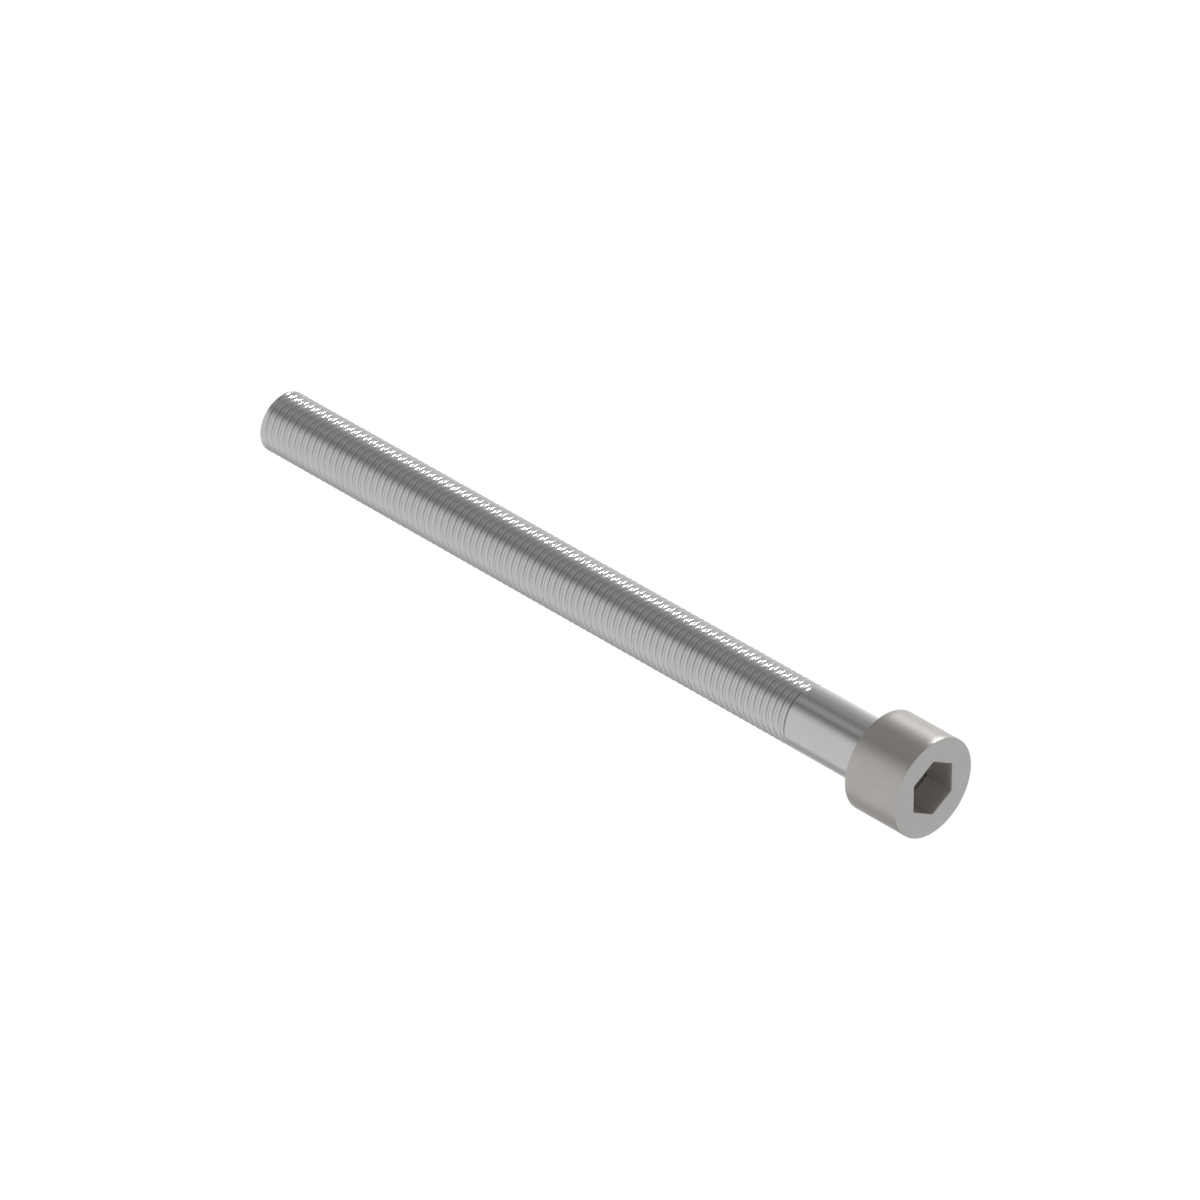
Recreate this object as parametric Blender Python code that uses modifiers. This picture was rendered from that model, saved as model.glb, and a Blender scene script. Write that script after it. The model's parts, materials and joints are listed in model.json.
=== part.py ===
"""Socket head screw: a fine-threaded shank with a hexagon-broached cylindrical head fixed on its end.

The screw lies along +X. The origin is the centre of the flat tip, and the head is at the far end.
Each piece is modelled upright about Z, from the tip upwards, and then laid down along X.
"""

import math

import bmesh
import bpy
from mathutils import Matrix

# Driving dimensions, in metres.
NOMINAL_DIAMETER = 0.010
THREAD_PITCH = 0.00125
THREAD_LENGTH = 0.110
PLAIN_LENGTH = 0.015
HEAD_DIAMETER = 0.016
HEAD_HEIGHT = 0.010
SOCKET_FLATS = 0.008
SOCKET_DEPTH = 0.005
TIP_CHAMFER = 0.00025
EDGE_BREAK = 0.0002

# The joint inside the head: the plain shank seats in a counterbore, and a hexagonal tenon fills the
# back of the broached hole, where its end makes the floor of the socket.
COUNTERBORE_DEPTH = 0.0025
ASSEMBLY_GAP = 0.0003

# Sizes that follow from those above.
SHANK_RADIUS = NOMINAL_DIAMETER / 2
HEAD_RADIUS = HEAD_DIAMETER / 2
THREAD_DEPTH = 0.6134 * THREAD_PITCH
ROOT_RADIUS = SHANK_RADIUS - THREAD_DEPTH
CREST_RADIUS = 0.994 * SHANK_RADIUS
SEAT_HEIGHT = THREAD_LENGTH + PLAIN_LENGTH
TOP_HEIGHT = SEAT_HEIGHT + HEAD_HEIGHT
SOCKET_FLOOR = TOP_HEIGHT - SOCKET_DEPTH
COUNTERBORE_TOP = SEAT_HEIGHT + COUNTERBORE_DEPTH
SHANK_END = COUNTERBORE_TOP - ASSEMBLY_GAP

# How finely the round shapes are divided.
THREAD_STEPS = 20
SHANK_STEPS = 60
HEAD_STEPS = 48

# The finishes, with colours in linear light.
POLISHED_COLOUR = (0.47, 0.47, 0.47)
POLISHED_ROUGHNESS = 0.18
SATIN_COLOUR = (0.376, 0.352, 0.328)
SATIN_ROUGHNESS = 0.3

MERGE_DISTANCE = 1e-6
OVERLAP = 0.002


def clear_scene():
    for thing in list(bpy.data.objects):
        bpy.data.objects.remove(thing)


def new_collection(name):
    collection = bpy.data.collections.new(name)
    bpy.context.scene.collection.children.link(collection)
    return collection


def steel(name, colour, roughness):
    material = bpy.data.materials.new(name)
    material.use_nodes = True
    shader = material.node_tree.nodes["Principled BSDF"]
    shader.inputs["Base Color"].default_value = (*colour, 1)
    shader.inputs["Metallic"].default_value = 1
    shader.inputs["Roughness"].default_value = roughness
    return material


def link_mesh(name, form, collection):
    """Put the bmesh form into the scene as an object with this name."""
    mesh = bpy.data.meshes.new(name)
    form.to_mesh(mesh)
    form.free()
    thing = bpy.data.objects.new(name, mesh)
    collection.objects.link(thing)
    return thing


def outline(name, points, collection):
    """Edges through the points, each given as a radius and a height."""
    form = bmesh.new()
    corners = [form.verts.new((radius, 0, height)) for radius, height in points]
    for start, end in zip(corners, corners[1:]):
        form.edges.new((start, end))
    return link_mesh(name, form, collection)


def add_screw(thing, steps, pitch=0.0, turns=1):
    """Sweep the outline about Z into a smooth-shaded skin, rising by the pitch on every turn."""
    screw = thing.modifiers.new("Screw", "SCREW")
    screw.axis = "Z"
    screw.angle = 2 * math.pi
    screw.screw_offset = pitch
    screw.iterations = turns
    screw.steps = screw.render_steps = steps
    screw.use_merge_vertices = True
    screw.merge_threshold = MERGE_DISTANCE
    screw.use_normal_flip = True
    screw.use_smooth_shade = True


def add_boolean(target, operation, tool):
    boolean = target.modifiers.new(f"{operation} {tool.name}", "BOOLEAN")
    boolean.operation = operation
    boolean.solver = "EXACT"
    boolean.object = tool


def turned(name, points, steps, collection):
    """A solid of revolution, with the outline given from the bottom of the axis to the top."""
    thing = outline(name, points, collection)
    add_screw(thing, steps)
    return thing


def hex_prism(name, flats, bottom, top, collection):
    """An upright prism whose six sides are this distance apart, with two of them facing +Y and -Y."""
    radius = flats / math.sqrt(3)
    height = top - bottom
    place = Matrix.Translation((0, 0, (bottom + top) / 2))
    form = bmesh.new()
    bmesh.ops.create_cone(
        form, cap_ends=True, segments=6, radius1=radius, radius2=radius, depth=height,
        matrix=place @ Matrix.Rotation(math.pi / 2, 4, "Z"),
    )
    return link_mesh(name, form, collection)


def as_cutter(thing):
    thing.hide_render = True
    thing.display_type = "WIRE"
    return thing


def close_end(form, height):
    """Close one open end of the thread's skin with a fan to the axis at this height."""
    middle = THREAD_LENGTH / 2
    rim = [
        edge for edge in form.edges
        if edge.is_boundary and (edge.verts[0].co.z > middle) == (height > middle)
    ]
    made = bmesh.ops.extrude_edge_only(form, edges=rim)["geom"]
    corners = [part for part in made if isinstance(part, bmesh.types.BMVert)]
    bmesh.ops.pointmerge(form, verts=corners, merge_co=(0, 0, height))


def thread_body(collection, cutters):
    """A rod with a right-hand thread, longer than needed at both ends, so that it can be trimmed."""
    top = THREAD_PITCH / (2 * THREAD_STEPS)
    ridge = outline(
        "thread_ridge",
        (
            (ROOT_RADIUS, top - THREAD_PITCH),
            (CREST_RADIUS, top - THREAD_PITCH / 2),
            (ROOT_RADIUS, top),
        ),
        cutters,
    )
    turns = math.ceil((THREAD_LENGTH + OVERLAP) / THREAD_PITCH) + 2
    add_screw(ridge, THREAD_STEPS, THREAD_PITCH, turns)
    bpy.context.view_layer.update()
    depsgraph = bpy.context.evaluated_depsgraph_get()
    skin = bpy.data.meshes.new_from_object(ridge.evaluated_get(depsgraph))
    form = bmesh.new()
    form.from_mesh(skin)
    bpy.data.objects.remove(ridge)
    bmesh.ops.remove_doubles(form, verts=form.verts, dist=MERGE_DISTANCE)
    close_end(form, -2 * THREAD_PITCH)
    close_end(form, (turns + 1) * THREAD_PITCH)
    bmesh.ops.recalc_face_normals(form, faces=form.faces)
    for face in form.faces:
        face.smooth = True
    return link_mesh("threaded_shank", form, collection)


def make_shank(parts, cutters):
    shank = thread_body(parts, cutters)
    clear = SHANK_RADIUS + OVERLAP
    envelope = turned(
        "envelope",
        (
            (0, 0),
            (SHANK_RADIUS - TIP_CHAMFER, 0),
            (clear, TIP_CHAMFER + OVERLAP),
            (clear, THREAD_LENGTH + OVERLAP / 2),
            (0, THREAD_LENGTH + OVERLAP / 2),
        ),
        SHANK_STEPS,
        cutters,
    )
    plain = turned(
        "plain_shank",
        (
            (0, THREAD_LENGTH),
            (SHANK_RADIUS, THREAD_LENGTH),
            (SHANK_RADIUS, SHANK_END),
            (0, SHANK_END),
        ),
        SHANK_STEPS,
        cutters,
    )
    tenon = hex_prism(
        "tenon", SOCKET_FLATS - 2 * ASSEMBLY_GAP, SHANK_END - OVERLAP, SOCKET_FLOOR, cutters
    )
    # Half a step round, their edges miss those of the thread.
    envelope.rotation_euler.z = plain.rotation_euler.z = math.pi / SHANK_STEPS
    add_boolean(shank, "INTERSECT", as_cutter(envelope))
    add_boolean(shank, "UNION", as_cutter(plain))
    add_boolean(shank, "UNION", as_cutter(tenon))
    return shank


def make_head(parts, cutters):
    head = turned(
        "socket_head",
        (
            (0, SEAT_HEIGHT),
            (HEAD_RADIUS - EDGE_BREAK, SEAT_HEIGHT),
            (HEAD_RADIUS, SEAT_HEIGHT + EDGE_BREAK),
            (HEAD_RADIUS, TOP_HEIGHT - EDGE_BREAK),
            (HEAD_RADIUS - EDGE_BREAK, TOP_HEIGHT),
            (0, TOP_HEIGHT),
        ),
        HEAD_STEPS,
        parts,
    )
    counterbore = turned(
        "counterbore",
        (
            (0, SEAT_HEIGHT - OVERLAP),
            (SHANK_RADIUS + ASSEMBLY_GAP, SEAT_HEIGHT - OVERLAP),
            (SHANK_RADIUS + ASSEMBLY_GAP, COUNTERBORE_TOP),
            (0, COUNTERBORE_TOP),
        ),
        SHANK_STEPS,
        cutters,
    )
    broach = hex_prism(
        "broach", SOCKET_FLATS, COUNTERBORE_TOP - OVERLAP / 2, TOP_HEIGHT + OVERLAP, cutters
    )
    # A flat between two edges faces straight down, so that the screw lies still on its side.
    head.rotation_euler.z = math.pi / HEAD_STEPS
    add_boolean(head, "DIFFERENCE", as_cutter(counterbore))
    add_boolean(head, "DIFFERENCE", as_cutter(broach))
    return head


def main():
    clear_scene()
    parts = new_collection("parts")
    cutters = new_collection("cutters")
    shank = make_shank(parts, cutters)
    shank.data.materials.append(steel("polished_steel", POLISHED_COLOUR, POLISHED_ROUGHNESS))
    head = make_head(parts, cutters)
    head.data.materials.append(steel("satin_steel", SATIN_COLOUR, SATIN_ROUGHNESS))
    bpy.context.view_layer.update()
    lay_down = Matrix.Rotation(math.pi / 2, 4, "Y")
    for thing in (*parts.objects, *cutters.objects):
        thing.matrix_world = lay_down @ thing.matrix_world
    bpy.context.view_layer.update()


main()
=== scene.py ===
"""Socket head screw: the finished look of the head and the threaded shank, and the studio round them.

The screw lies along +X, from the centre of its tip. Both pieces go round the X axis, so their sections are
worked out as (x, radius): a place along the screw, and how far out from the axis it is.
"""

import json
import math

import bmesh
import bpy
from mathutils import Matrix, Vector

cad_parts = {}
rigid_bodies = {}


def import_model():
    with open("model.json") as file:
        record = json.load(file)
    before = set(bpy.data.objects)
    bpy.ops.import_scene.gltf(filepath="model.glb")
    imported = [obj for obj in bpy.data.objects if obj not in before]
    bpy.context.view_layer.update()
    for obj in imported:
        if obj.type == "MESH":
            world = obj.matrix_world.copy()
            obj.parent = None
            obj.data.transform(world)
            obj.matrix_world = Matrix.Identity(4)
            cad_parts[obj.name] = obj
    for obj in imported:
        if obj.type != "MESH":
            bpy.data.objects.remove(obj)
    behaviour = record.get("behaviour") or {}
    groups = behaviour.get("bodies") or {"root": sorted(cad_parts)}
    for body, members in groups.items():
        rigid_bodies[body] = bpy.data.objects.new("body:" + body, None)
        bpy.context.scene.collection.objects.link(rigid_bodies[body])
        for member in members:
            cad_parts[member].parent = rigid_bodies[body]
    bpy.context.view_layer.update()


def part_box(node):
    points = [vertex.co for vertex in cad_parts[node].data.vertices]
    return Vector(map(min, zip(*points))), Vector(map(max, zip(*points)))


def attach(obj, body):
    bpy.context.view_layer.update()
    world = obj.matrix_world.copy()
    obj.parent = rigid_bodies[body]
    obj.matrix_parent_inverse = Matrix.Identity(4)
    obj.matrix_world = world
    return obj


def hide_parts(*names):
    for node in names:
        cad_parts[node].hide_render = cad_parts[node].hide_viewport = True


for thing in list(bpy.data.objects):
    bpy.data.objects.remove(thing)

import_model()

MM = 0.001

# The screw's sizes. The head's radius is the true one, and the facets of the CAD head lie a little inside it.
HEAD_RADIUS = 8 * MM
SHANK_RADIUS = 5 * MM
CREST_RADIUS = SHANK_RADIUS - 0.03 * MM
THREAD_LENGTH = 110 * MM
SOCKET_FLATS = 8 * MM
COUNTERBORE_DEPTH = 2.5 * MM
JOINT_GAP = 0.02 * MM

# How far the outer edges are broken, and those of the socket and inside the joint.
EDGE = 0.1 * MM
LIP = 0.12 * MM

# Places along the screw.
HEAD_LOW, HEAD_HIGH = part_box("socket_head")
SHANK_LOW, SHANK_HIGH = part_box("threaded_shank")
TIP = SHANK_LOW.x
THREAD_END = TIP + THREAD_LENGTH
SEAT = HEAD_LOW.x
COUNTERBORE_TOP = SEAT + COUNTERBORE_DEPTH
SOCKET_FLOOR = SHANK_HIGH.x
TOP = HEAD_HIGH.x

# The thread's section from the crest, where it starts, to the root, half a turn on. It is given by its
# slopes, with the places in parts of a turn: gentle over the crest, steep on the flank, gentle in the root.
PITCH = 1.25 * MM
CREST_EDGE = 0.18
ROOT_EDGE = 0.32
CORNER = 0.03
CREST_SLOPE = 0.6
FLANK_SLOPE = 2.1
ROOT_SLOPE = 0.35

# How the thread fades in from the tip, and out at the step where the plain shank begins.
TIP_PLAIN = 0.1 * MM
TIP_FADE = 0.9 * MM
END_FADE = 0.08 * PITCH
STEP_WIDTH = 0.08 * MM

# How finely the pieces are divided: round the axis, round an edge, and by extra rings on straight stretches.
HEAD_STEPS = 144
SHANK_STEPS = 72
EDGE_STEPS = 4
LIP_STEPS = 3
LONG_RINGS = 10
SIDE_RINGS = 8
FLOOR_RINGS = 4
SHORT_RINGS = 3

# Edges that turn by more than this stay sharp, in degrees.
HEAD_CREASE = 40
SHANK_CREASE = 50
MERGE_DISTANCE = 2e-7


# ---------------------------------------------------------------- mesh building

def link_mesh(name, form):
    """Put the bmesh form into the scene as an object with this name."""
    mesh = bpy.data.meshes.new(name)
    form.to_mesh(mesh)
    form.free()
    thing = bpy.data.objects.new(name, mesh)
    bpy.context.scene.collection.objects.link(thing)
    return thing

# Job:
Tell how many lines above contain the word "Identity". Give the number alone.

# Answer to this task:
2